Западные Балканы в преддверии и ходе текущего кризиса. Игроки и фигуры

Объективное исследование сложной и многоуровневой балканской материи возможно только на комплексной методологической основе. Базовыми теоретическими подходами стали историко-системный, оптимально подходящий для детального изучения траектории развития политической повестки и эволюции инструментария балканских игроков классический политический реализм и неореализм. Последний особенно актуален в контексте «революции» К. Уолтца, который в теории системных регуляторов международных отношений учел наработки либеральной школы. В частности, при определении долгосрочных правил межгосударственного взаимодействия необходимо учитывать намерение мирополитических гигантов не рассматривать войну в качестве альтернативы переговорному процессу решения существующих и возникающих проблем[45].

Важным дополнением к разработкам Уолтца стала концепция «баланса угроз» С. Уолта. Он предложил четыре критерия, по которым можно определить потенциальную угрозу международного и в данном случае регионального конфликта: экономический потенциал, географический ресурс, военные возможности и наличие/отсутствие агрессивных, в том числе ревизионистских, замыслов. Поскольку чаще всего этой стратегии стараются следовать малые и средние акторы, «баланс угроз» определил понятие «сила (власти) от угроз»[46]. Игроки верхнего уровня всегда внешние по отношению к региону. При этом именно они играют определяющую роль и имеют первостепенное значение для Балкан. Таким образом, в условиях разбалансировки современной системы международных отношений и роста потенциала конфликтности принципиально важными инструментами анализа стали положения неореалистов о зависимости возможностей противодействия различным угрозам и вызовам со стороны государства от его места и роли в мировой системе[47]. По-прежнему движущей силой международных отношений остается жесткое, сдерживающее воздействие структурных ограничений международной системы, что, в свою очередь, зависит от развития структурного и нормативного потенциала западнобалканских стран, с одной стороны, и от интересов и возможностей ведущих игроков мировой политики – с другой.

Самое время определить понятия «игроки» и «фигуры». В 1997г. в работе «Шах планете Земля» Бернд фон Виттенбург (псевдоним Бернда Любека) предложил следующую иерархию мировой власти: хозяин игры, игроки, помощники игроков, игровые фигуры и битые фигуры[48]. При всей спорности многих воззрений этого автора полагаем, что предложенная им градация политической иерархии позволяет заглянуть за кулисы публичной политики.
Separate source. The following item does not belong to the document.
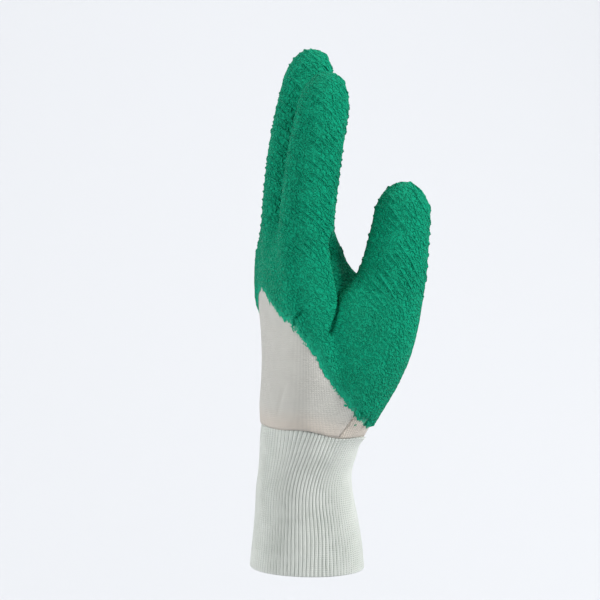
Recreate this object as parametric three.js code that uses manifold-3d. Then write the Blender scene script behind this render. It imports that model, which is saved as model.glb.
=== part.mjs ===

Предложенная Виттенбургом-Любеком схема не научная теория. Это метафора. Но, что существенно, «любая метафора, предполагая целеполагание, содержит в себе три содержательных измерения». Это онтология – бытийная система координат. Это аксиология – ценностное измерение, задающее критерии – что хорошо, а что плохо. «И наконец, это процедурное измерение, уровень практик, которое регламентирует, какие действия нужно предпринимать в рамках достижения цели»[49]. На уровне онтологии метафора формулирует ответ на вопрос: зачем нужно предпринимать конкретные действия и к чему они должны привести? На уровне ценностного измерения метафора отвечает на вопрос: как оценивать действия, что можно считать удачей и успехом, а что – провалом, проигрышем, злом? На уровне процедуры звучит ответ на вопрос: что именно должно быть предпринято? При анализе политической ситуации, используя/реконструируя метафору, «мы можем выяснить мотивы и целеполагания сторон даже лучше, чем это представляют себе ее непосредственные участники»[50].

Таким образом, часто именно метафора позволяет понять истинную природу власти. Еще А. Смит определил политику как коллективную деятельность, основанную на разделении труда[51]. Очевидно, что функционал хозяина, игрока или фигуры различен. Последние никогда не видят всей картины целиком и не осведомлены о стратегических замыслах первого. Так что метафора – важный элемент научного анализа.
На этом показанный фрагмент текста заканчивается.